No incumbent in council race — 3 candidates vie for votes

BY EMILY MIBACH
Daily Post Staff Writer

A triathlete, a safe routes to school advocate and an Air Force veteran are the three candidates running to represent the Menlo Park residents in District 3, which covers the Vintage Oaks, Linfield Oaks and Felton Gables neighborhoods.

All three want to bring about improvements in Menlo Park’s Police Department.

No one currently represents District 3 so it’s certain that council will have a new member after the election.
Here’s a look at the three candidates.

Max Fennell, 33, is a professional triathlete and owns Fenn Coffee, a small coffee roasting company. He has lived in Menlo Park for four years and is running because he thinks it is time residents are “truly represented by an elected official that can relate to their neighbors. Those of us dealing with the high cost of living, being discriminated against and sitting in commuter traffic deserve to have our voices heard.”

His top priorities would be to improve community relations with the police, prevent extreme rent increases and increase the amount of affordable housing in the city. The one item that he disagrees with the most that the council has done in the recent past is the denial of his proposal to provide free swim lessons at Kelly Park.

Chelsea Nguyen, 56, is a program manager for Cisco and an Air Force veteran. She has lived in or near Menlo Park for the last 40 years after she and her family were sponsored by the Menlo Park Presbyterian Church as refugees from Vietnam. She has three children, two in the military and one who lives at home.

Her top priorities are to add affordable housing, improve alternative transportation in town and the environment. Nguyen says that in the past year the council has not done enough on affordable housing.

Jen Wolosin, 46, has been a fixture at council meetings for the last few years, advocating for safe routes for children to bike or walk to school. She has also become an advocate for equality across the city and housing. She has been on a handful of transportation-related committees and task forces in the city and area. She has two children, a 12-year-old daughter and a 10-year-old son.

Wolosin’s top priorities include preserving and adding affordable housing, climate change and adding sidewalks and bicycle lanes around town, making it so everyone can get around town. Wolosin says she disagreed with the council’s decision last year to buy a half-million-dollar RV-sized vehicle called a Mobile Incident Command Vehicle. Although the council has since reserved its decision, she says that the grant money the police department was planning to use for the vehicle should have been used on updating officers body cameras, which ended up being paid for by the city.

About policing

All three had views about the future of the Police Department. Chief Dave Bertini retired July 30. He announced his retirement during a meeting about policing in town. Currently, former Pleasanton police chief Dave Spiller is the city’s interim police chief until City Manager Starla Jerome-Robinson finds a new chief.
Fennell said he would like to see the chief talking with residents, specifically people who are “terrorized by our local police officers.” He also says he would like a commitment from the new chief to conduct monthly community relations training with officers.

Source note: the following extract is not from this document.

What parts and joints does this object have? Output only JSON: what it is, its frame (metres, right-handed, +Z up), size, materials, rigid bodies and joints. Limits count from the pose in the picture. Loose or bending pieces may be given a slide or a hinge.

Nguyen said she wants to see someone who has a “better vision of what a good humane force looks like, who is an out-of-the-box thinker, who is not afraid to buckle the norm to make things right.” She thinks that police funds should be used to create a “bigger and more diverse Community Outreach Force.”

Wolosin says she wants to see a new chief who will “move the community forward,” be open to hard discussions such as reallocating money from the department or removing Student Resource Officers from schools.